START
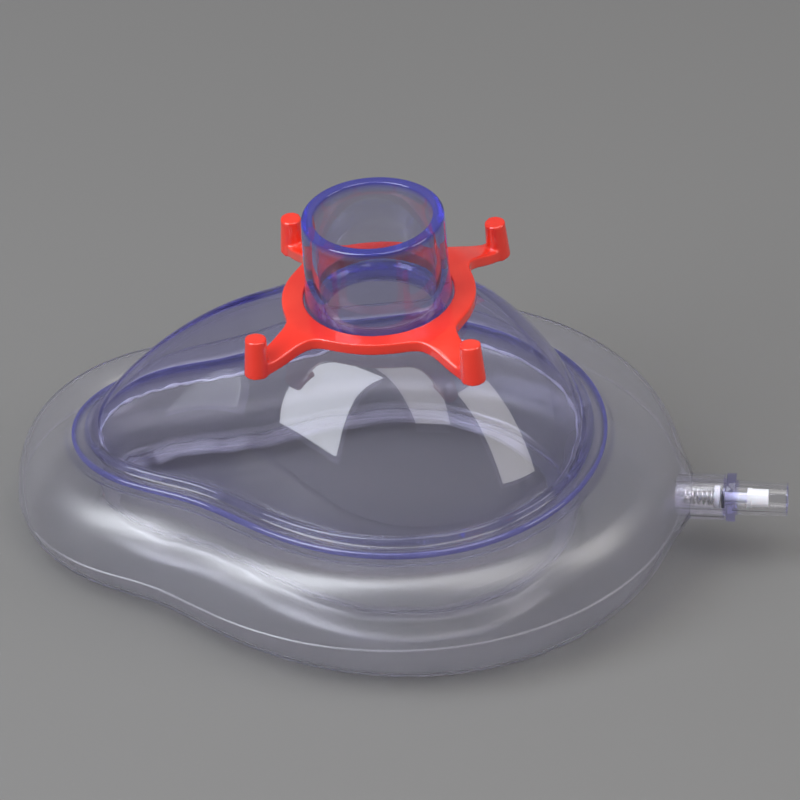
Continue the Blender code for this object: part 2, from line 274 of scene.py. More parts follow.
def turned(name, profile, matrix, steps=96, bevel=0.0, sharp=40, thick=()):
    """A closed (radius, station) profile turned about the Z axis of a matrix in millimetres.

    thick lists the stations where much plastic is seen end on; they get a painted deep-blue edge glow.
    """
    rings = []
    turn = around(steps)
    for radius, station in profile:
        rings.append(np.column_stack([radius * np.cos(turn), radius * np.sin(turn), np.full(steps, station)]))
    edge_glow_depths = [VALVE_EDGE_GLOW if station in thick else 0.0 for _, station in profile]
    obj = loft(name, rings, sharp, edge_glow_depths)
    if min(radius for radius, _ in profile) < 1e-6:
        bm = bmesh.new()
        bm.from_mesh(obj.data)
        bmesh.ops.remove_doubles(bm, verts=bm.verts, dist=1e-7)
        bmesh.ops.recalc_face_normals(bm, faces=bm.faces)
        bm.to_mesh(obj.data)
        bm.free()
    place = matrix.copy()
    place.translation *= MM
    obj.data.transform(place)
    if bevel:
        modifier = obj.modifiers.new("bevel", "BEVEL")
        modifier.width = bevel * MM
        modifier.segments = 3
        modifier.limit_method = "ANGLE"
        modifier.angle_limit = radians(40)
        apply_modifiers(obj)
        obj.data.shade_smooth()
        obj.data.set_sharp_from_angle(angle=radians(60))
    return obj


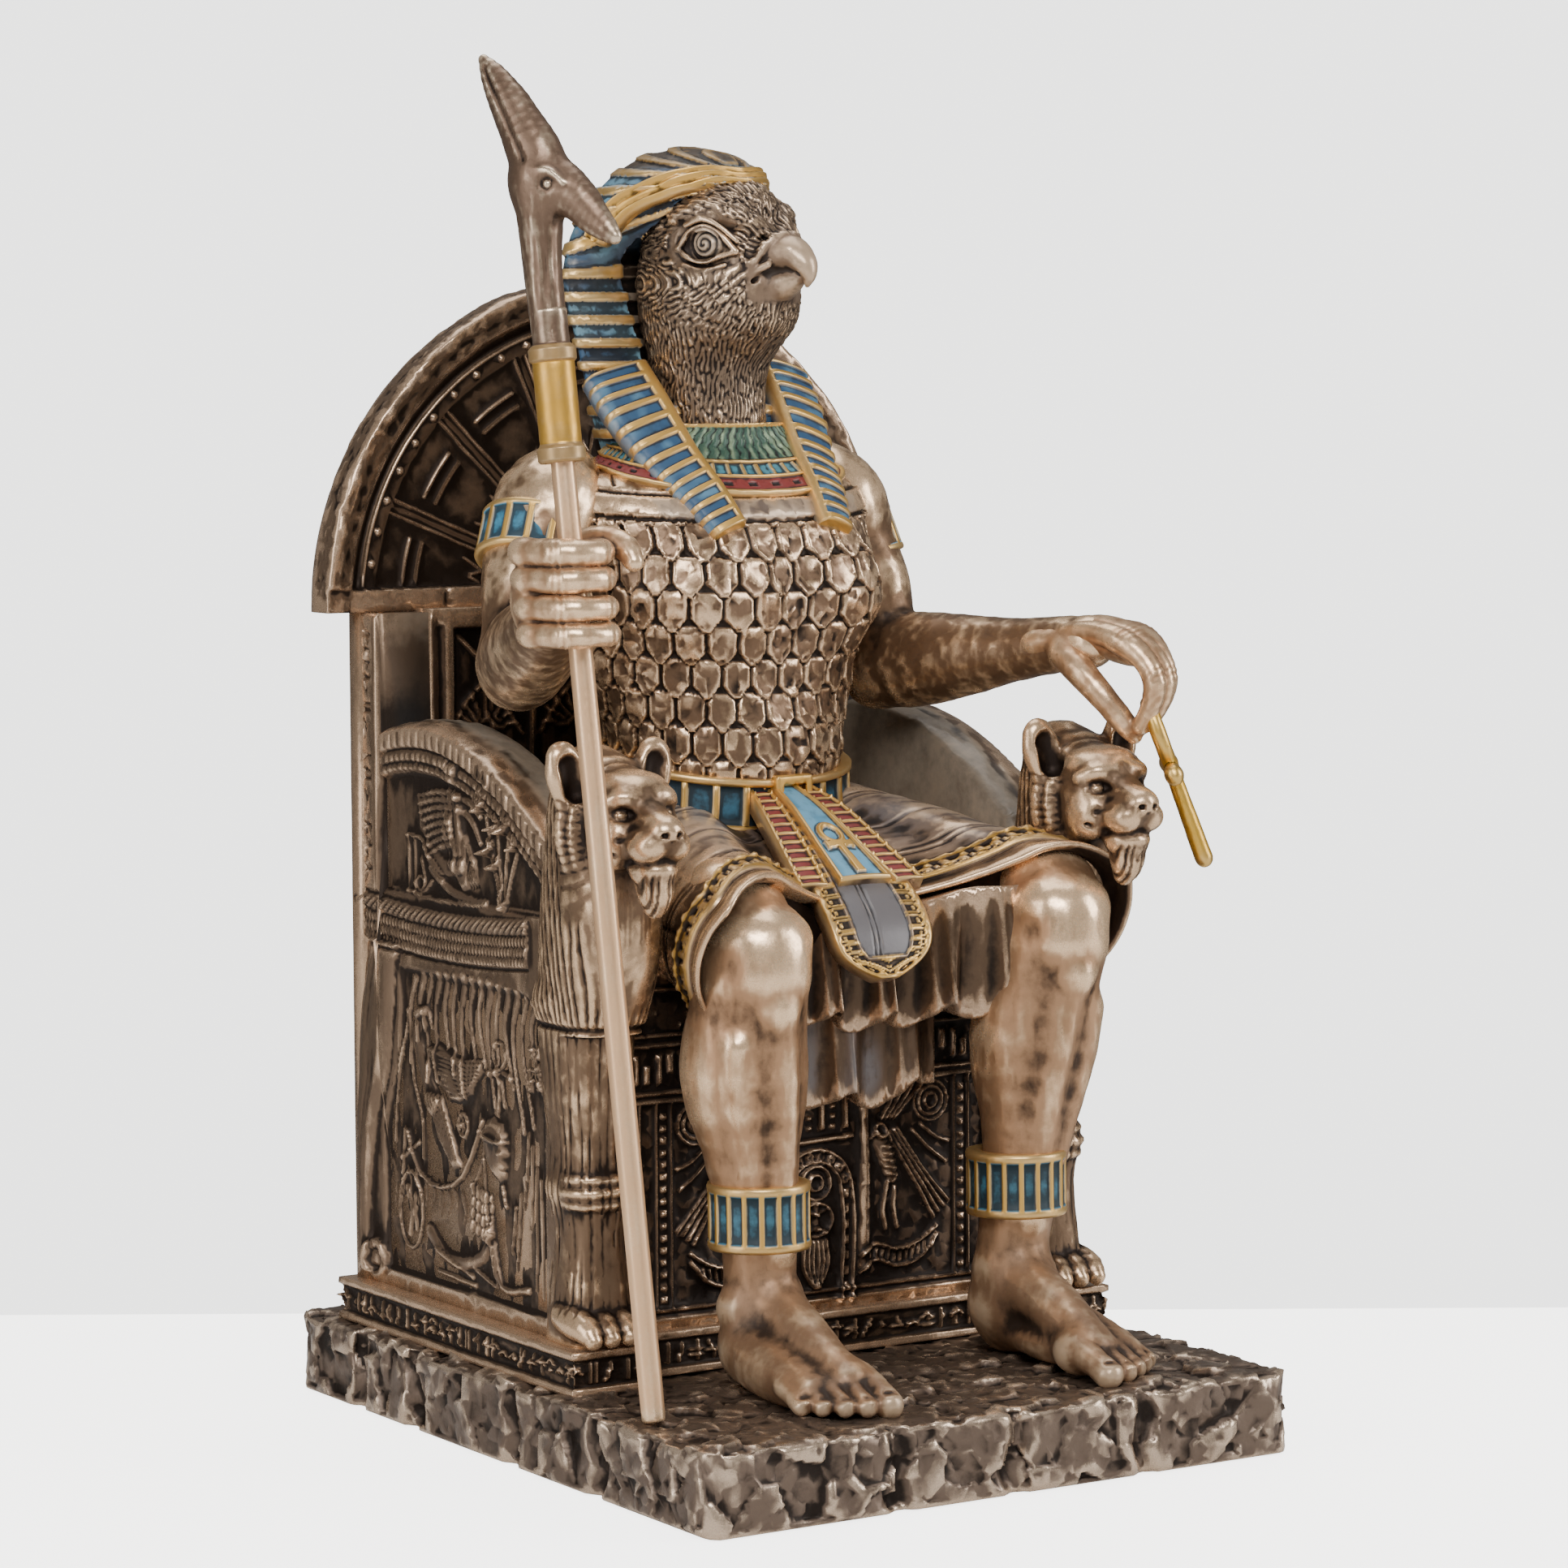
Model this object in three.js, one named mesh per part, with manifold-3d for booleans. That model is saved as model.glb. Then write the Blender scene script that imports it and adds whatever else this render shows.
END
Task prompt:
Every entry must be output again, exactly as written above.

Exercise output:
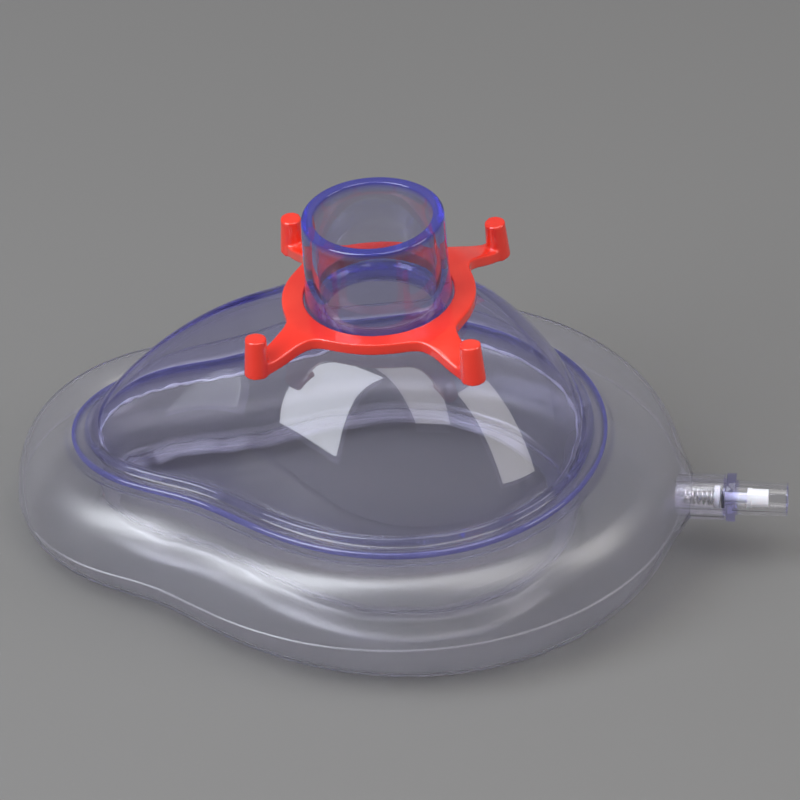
Continue the Blender code for this object: part 2, from line 274 of scene.py. More parts follow.
def turned(name, profile, matrix, steps=96, bevel=0.0, sharp=40, thick=()):
    """A closed (radius, station) profile turned about the Z axis of a matrix in millimetres.

    thick lists the stations where much plastic is seen end on; they get a painted deep-blue edge glow.
    """
    rings = []
    turn = around(steps)
    for radius, station in profile:
        rings.append(np.column_stack([radius * np.cos(turn), radius * np.sin(turn), np.full(steps, station)]))
    edge_glow_depths = [VALVE_EDGE_GLOW if station in thick else 0.0 for _, station in profile]
    obj = loft(name, rings, sharp, edge_glow_depths)
    if min(radius for radius, _ in profile) < 1e-6:
        bm = bmesh.new()
        bm.from_mesh(obj.data)
        bmesh.ops.remove_doubles(bm, verts=bm.verts, dist=1e-7)
        bmesh.ops.recalc_face_normals(bm, faces=bm.faces)
        bm.to_mesh(obj.data)
        bm.free()
    place = matrix.copy()
    place.translation *= MM
    obj.data.transform(place)
    if bevel:
        modifier = obj.modifiers.new("bevel", "BEVEL")
        modifier.width = bevel * MM
        modifier.segments = 3
        modifier.limit_method = "ANGLE"
        modifier.angle_limit = radians(40)
        apply_modifiers(obj)
        obj.data.shade_smooth()
        obj.data.set_sharp_from_angle(angle=radians(60))
    return obj


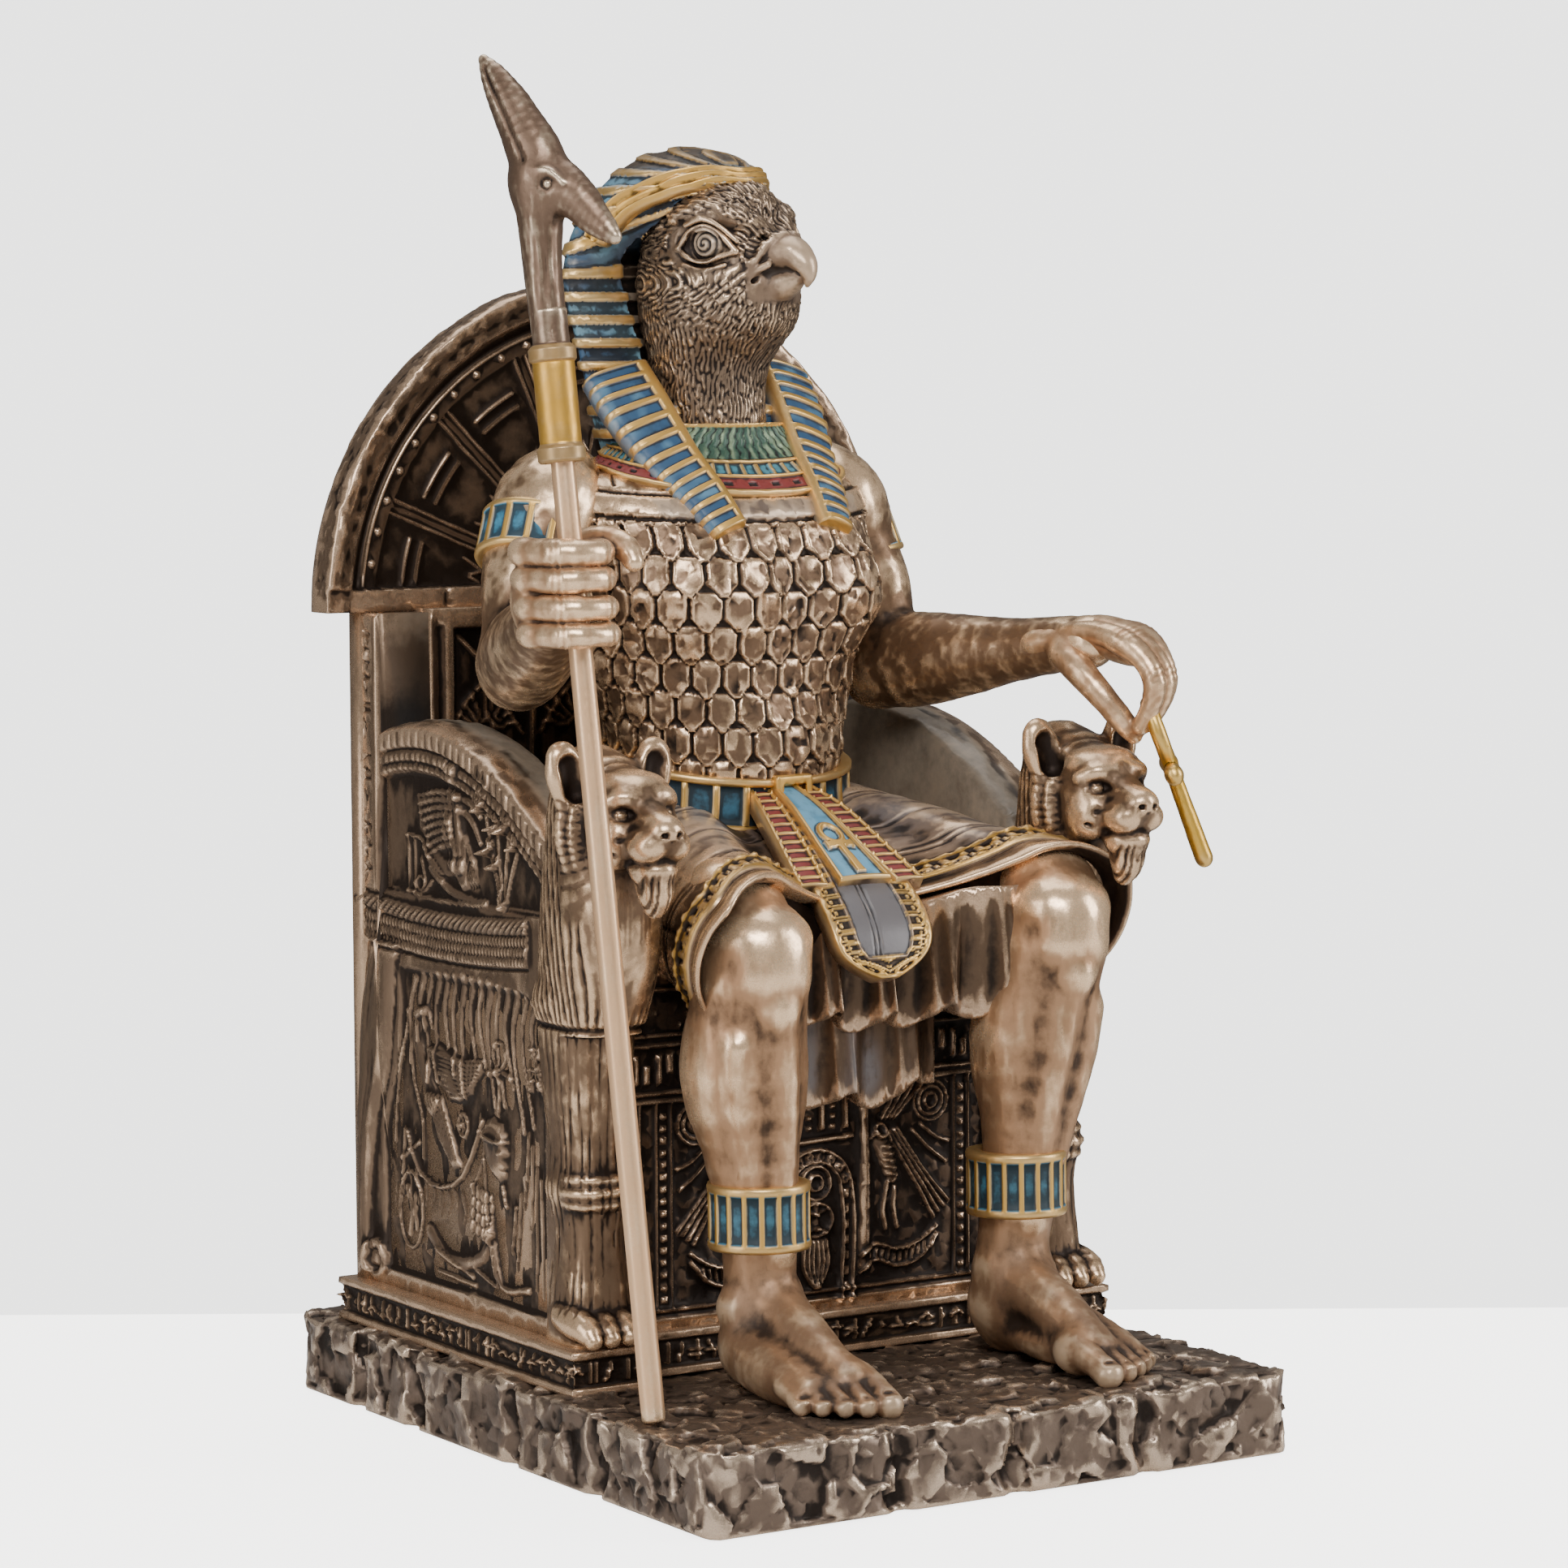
Model this object in three.js, one named mesh per part, with manifold-3d for booleans. That model is saved as model.glb. Then write the Blender scene script that imports it and adds whatever else this render shows.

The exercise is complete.